Eppure non è un film nostalgico Santiago, Italia e nemmeno una celebrazione del “come eravamo” o degli “italiani brava gente”. Rappresenta invece una voce dissonante all’interno di un dibattito sociale che nel nostro Paese si sta sempre più radicando su posizioni populiste, sovraniste e che si nutrono di un nazionalismo rozzo e strumentale. Dove concetti come quello di “rifugiato”, “richiedente asilo”, “profugo” o “migrante” hanno assunto connotazioni negative che vanno al di là del loro significato intrinseco e che hanno lentamente smarrito la propria accezione semantica per diventare antonomasie di una forma mentis, di un’espressione culturale o ideologica. Elementi che siamo abituati a interpretare, a mettere in discussione e a rendere oggetto di revisionismo oltre tutte le regole di buon senso, civiltà, tolleranza e giustezza. Proprio come fanno i due ex militari che Moretti intervista nel film: uno che nega le torture e le esecuzioni e l’altro che sostiene fermamente quanto il golpe abbia ristabilito la democrazia. Invece no, Moretti stesso nell’unico momento in cui compare nel film dice a uno dei due ex soldati che la sua posizione non vuole essere in alcun modo imparziale. Perché non lo è il cinema – nemmeno quello documentario – e perché ci sono storie, situazioni, racconti su cui non si può e non si deve esserlo. Nessuno può rimanere imparziale sul golpe cileno del ’73 (come sul nazi-fascismo, per esempio) e allo stesso modo non si può restare neutrali (o indifferenti) rispetto a quello che accade quasi ogni giorno nel Mediterraneo o sulle frontiere orientali dell’Europa.
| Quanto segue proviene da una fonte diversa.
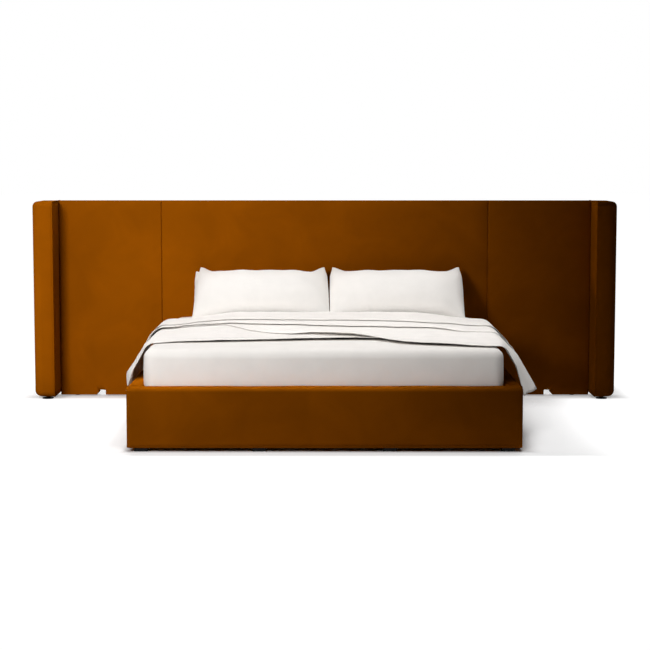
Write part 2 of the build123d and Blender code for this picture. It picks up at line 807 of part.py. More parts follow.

Ma quello di Moretti è uno sguardo (ancora una volta) non riconciliato anche nei confronti della sinistra e delle sinistre di oggi. Allo smarrimento dei partiti progressisti contemporanei, soprattutto in Italia, egli contrappone (idealmente) i sentimenti di fiducia, caparbia voglia di rinnovamento e freschezza veicolati dall’affermazione del socialismo democratico di Allende. La forza dirompente di un sogno di cambiamento – quello cileno fu il primo governo socialista democraticamente eletto della storia – che venne accolto con grande entusiasmo in tutto il mondo e la cui tragica fine rappresentò uno choc per milioni di persone. Un’esperienza che ha rappresentato non solo un’occasione mancata ma anche la fine di una speranza che lì, come altrove, non ha più avuto modo di rinascere. E se sostenere che il Cile di allora somigli all’Italia di oggi – come asserisce uno degli intervistati sul finire del film – è davvero troppo azzardato, è pur vero che spesso voltarsi indietro e vedere come speranze ed entusiasmi del passato siano soffocati nel realismo del presente è la più cruda delle prese di coscienza.